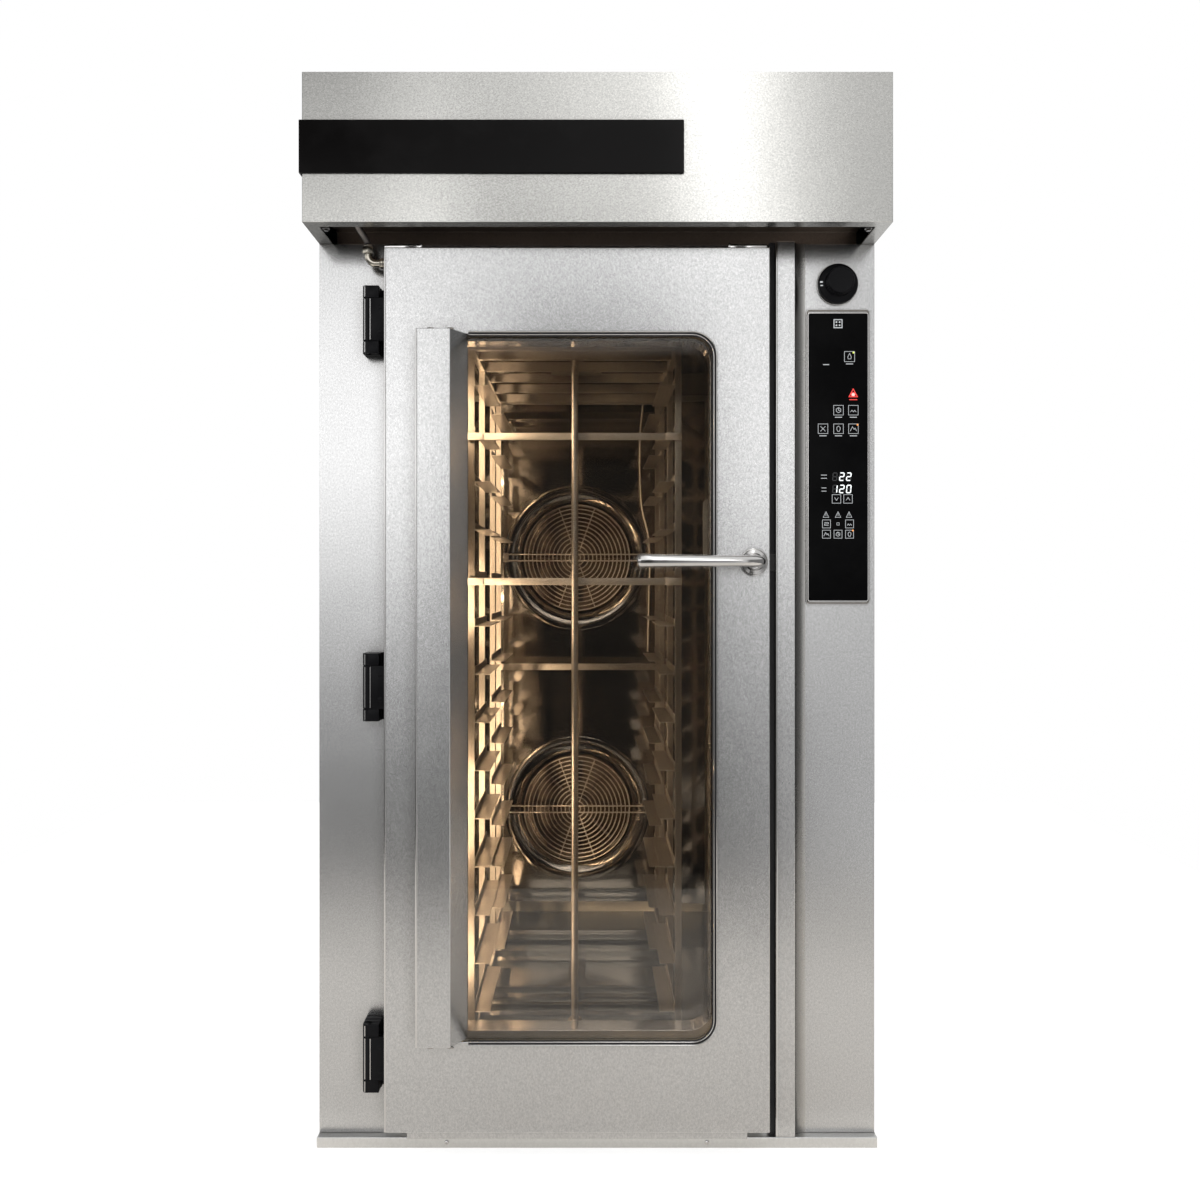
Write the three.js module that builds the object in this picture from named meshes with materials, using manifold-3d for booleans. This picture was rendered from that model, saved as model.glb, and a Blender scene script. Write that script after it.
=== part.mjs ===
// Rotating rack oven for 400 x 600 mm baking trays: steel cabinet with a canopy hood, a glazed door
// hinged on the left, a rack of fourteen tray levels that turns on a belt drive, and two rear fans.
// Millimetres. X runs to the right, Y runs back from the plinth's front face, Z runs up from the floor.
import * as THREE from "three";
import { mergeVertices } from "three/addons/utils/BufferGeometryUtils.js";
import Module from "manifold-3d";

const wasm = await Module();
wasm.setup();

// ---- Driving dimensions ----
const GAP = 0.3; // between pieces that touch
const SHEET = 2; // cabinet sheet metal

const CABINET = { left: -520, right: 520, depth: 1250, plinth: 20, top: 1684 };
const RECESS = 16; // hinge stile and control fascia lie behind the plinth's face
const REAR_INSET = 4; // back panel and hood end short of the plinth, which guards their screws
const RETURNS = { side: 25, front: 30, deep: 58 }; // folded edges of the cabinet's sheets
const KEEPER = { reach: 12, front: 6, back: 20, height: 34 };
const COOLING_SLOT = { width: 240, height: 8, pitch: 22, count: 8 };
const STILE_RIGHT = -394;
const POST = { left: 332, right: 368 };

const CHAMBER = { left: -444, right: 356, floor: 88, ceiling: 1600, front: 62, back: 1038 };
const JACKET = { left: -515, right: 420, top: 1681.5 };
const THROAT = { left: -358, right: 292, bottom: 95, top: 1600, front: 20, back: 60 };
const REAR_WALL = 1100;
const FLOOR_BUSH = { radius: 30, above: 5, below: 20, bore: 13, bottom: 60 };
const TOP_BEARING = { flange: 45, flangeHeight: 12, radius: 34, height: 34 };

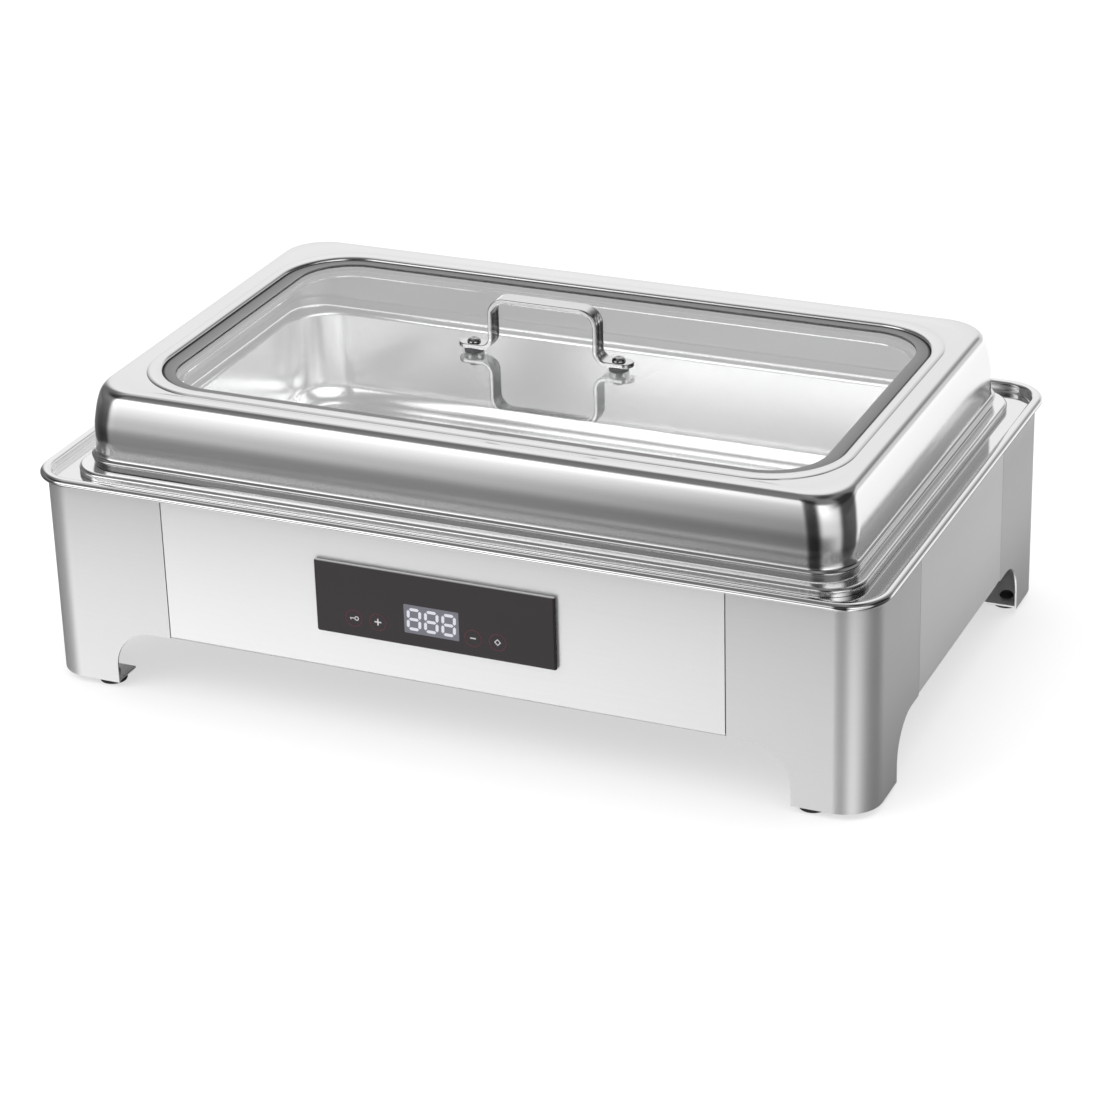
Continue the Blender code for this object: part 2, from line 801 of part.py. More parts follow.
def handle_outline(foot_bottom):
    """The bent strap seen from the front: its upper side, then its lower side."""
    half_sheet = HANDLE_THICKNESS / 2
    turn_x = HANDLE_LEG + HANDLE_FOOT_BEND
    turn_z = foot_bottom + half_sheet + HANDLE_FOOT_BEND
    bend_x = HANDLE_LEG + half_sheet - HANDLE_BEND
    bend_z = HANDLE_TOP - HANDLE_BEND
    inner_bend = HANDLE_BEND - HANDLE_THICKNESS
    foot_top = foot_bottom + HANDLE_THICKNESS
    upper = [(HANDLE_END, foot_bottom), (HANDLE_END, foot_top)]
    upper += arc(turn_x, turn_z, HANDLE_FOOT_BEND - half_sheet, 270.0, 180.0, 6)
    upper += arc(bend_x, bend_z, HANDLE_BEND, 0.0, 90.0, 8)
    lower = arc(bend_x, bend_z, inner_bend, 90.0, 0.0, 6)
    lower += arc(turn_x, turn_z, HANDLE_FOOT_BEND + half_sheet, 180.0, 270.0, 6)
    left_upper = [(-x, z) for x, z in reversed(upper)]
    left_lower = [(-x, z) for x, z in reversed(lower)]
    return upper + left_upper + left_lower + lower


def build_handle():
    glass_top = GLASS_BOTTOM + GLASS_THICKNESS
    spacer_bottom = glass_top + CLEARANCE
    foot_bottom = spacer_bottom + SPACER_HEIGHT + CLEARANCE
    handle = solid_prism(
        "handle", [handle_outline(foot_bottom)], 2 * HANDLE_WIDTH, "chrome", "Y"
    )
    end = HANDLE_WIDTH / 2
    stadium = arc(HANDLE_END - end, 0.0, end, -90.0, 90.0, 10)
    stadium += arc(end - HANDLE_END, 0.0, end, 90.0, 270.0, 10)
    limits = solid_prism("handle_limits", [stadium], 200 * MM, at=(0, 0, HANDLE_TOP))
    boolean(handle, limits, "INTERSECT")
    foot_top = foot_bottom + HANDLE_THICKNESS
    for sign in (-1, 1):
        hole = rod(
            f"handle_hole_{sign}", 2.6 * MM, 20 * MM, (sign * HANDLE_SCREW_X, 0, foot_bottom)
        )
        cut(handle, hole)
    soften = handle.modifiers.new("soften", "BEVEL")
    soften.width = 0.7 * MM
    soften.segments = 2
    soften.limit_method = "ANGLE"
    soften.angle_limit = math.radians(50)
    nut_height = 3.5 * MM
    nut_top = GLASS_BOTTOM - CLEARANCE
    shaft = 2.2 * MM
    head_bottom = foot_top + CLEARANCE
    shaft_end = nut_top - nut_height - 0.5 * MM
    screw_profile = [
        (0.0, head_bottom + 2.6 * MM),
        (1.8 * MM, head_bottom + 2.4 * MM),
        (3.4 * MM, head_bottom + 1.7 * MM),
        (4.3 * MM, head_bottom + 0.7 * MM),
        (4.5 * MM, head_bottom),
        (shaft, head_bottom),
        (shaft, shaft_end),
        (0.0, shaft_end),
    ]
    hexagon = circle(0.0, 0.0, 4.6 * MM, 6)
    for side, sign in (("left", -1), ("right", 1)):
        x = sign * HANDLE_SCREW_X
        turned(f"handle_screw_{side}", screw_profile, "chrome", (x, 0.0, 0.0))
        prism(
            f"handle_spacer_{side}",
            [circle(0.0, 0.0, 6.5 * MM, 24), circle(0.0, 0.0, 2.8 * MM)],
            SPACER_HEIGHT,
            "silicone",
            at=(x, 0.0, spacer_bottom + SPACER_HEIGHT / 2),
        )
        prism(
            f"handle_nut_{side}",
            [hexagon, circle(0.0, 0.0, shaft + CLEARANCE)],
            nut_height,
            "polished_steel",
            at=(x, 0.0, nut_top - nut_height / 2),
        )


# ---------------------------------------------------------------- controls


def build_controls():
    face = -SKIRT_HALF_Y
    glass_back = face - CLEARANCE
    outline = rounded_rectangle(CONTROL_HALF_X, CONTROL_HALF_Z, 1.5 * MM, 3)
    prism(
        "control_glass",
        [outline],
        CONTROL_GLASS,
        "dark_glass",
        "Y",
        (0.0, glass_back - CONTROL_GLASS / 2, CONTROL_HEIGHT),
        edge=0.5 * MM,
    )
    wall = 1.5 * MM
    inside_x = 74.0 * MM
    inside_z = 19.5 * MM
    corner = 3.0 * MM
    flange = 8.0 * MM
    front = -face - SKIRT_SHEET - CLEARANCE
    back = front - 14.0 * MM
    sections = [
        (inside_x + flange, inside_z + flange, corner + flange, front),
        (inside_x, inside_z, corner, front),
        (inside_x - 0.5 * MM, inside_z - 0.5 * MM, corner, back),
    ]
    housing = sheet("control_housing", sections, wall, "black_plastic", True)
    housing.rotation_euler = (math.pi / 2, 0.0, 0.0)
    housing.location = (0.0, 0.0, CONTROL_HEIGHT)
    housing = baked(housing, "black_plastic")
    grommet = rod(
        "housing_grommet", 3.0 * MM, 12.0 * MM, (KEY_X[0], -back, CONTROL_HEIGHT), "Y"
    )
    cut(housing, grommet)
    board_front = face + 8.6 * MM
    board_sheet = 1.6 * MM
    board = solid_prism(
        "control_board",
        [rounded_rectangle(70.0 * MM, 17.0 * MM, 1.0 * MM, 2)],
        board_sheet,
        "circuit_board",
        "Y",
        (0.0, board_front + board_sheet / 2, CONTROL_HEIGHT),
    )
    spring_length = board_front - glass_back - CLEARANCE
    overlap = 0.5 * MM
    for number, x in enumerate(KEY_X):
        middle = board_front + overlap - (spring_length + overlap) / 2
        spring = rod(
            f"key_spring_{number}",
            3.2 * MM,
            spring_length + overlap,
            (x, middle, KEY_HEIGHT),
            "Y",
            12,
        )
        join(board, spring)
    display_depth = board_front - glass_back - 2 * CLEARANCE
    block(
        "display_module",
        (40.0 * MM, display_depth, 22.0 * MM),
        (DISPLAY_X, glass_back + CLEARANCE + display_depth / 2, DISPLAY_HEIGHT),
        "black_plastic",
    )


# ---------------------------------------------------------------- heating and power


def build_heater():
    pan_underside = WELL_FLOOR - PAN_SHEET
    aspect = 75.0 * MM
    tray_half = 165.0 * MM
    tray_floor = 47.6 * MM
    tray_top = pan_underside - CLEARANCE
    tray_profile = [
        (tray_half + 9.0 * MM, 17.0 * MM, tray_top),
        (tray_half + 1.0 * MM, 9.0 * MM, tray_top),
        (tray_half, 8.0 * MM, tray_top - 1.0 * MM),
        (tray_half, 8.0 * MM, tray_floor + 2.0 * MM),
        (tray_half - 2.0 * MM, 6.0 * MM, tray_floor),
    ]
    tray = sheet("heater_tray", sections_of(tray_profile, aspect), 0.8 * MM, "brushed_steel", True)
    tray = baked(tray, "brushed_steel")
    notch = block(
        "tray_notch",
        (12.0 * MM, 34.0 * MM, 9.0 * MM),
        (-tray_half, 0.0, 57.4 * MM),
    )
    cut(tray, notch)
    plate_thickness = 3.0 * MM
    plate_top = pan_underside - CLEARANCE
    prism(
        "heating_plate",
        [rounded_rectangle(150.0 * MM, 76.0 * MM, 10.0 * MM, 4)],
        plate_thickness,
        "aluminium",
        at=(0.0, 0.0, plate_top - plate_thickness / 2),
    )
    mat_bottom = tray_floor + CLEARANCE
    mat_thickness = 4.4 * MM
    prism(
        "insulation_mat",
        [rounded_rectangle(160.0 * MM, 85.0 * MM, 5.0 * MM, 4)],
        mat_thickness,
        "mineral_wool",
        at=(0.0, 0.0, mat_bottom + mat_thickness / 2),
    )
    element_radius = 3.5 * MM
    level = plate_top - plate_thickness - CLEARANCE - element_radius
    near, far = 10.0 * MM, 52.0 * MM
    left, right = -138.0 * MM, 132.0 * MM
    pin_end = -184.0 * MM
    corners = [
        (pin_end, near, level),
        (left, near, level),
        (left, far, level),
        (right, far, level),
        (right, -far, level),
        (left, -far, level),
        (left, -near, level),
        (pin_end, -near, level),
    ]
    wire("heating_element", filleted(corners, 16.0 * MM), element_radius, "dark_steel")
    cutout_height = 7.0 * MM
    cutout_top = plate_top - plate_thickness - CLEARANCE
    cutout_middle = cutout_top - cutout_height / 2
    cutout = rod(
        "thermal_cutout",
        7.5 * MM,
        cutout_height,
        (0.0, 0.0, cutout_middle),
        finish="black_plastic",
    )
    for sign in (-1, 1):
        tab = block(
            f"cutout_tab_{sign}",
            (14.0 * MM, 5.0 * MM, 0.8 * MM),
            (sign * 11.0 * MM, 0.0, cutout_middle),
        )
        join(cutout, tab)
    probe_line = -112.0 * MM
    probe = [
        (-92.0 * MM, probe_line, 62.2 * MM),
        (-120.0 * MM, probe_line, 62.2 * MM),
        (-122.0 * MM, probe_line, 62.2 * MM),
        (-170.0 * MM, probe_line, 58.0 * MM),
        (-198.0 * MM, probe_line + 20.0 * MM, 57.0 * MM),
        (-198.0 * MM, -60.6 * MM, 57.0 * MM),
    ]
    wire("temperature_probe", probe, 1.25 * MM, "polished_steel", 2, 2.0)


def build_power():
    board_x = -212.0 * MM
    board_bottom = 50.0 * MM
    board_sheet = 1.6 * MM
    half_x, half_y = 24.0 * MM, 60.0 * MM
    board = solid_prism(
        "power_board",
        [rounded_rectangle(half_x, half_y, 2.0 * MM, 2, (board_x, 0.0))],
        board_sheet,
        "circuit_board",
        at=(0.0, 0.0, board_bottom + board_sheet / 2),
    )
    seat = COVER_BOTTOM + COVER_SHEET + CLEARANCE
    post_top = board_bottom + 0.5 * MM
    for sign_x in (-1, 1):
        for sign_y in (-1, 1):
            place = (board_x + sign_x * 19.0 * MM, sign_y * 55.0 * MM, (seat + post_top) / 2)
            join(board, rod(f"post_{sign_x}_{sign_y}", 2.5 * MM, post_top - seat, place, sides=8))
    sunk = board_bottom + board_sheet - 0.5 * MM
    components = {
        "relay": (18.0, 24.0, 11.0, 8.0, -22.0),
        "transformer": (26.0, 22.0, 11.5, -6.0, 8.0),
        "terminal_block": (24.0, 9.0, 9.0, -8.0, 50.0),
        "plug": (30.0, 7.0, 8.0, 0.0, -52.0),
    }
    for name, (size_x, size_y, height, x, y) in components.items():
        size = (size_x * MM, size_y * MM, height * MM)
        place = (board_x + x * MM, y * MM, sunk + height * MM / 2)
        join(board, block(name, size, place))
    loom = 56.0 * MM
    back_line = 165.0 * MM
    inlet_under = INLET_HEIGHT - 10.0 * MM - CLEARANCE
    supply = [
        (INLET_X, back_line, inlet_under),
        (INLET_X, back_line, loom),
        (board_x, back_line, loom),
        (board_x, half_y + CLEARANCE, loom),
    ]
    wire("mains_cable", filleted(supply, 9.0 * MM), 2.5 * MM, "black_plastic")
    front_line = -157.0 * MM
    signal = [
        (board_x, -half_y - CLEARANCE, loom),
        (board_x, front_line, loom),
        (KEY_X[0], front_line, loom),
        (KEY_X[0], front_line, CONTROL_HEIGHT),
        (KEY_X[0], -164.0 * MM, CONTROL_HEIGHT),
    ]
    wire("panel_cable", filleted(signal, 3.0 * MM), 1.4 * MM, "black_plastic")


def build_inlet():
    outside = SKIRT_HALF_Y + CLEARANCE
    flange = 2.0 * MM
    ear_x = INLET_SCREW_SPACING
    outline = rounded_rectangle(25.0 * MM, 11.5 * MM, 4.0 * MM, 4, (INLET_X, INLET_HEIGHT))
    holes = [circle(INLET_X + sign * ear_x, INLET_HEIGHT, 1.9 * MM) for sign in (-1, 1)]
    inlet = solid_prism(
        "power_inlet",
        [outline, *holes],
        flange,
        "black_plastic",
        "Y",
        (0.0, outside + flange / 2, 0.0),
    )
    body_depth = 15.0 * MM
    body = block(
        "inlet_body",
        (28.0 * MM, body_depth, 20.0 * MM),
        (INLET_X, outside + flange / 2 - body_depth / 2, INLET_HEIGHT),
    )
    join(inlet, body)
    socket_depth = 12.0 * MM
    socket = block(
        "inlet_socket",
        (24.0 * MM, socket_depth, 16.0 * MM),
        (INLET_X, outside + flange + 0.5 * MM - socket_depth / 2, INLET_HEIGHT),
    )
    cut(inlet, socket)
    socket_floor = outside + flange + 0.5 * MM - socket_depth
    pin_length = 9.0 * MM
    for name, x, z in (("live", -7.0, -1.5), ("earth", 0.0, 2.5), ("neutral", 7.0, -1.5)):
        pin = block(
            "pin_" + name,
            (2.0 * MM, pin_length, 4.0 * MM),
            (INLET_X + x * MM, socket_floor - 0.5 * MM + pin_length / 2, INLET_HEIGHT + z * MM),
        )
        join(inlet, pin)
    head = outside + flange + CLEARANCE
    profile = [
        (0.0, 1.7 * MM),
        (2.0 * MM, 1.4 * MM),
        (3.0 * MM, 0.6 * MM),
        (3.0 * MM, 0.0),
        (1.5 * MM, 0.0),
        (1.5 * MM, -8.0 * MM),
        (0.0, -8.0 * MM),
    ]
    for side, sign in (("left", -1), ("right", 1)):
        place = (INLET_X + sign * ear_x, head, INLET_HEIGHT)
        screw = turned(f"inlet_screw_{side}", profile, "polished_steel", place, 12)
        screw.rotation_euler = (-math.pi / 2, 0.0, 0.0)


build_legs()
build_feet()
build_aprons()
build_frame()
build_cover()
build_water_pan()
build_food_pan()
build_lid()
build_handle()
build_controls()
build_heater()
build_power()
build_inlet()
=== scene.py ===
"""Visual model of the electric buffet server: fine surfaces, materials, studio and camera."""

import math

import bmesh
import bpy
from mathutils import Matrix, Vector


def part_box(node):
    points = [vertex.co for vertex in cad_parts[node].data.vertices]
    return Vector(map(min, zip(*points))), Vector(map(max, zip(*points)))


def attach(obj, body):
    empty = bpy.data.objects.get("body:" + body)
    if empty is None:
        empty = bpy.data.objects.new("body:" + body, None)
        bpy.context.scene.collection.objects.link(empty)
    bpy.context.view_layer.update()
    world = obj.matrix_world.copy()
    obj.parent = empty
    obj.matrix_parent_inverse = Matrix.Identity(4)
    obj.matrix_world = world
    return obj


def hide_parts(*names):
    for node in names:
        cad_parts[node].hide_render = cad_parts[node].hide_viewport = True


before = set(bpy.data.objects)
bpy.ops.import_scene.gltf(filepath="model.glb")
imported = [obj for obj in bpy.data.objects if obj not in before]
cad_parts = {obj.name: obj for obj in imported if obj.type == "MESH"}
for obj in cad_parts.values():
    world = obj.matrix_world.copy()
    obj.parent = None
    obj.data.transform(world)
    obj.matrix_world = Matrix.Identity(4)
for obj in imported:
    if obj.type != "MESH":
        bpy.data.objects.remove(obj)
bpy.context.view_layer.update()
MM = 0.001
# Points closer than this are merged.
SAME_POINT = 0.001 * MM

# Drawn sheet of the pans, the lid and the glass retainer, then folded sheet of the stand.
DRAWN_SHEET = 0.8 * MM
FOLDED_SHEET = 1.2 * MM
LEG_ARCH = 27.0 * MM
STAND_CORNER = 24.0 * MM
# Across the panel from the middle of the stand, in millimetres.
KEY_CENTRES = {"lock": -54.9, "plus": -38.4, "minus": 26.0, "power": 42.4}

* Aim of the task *
Give back, word for word, only the lines above from the line holding "build_legs()" to the line holding "if empty is", both included.

* Solution *
build_legs()
build_feet()
build_aprons()
build_frame()
build_cover()
build_water_pan()
build_food_pan()
build_lid()
build_handle()
build_controls()
build_heater()
build_power()
build_inlet()
=== scene.py ===
"""Visual model of the electric buffet server: fine surfaces, materials, studio and camera."""

import math

import bmesh
import bpy
from mathutils import Matrix, Vector


def part_box(node):
    points = [vertex.co for vertex in cad_parts[node].data.vertices]
    return Vector(map(min, zip(*points))), Vector(map(max, zip(*points)))


def attach(obj, body):
    empty = bpy.data.objects.get("body:" + body)
    if empty is None:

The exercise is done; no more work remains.